Bradbury Meets the Astronauts
They were bound for the moon, but he had already been to Mars.
Ray Bradbury, author of The Martian Chronicles and other landmark books of science fiction, passed away last night at the age of 91.
In his 2006 biography, The Bradbury Chronicles, Sam Weller tells about the time the famous author was assigned by LIFE magazine to write about the Apollo astronauts. Arriving in Houston on January 13, 1967, just a couple of weeks before the tragedy of the Apollo 1 fire, Bradbury visited the Johnson Space Center.
Right from the start, Ray encountered fans. One of the first NASA administrators Ray met told him that his favorite book was Dandelion Wine. Ray spent the afternoon touring the NASA facilities, taking in the vast technologies: flight simulators, lasers, flight suits, and the centrifuge, in which astronauts were exposed to g-forces.
That evening, Ray dined in Houston with astronauts Jim Lovell and John Young, Richard Gordon and Pete Conrad and their wives. “Gordon and Young have qualities of Buck Jones, Bob Steele, Tom Mix about them,” Ray wrote in his notes. “They are short, compact men, economically built. Young is shy. Gordon more direct, but there is the familiar echo of the intellectual cowpuncher here. Something out of my own memory perhaps. Conrad is the clown of the bunch, much fun to watch and listen to. Lovell very friendly and easy and the proverbial host.”

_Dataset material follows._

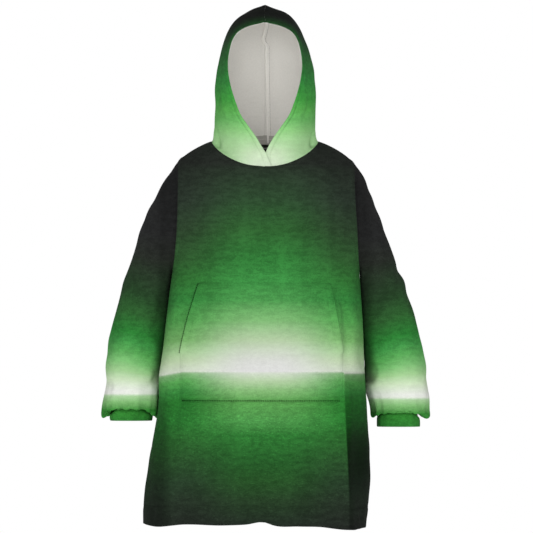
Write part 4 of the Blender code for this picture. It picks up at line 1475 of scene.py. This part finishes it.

In the days that followed, while visiting the Johnson Space Center, Ray attended a press briefing. He sat in the back of the conference room as one by one the young horses were trotted out—nearly sixty Apollo astronauts, as Ray recalled, the primary teams and the alternates. They were all present: Armstrong, Aldrin, Grissom, Lovell. They were clean-cut kids, all-American types, with blindingly white smiles and military crew cuts, and courage taller and mightier than the Saturn rockets they would ride on. When someone in the room announced that Ray Bradbury was present—Ray Bradbury, the author—at least half of the astronauts looked up, alert, scanning the room excitedly. Several of them approached Ray after the conference. As young dreamers with imaginations fixed squarely on the stars, many of them credited Ray, and specifically The Martian Chronicles, as an early inspiration. Ray suddenly found himself surrounded by American heroes, who were worshiping him. The kid from Green Town—Buck Rogers, as so many in the literary community had disparagingly deemed him—had done good.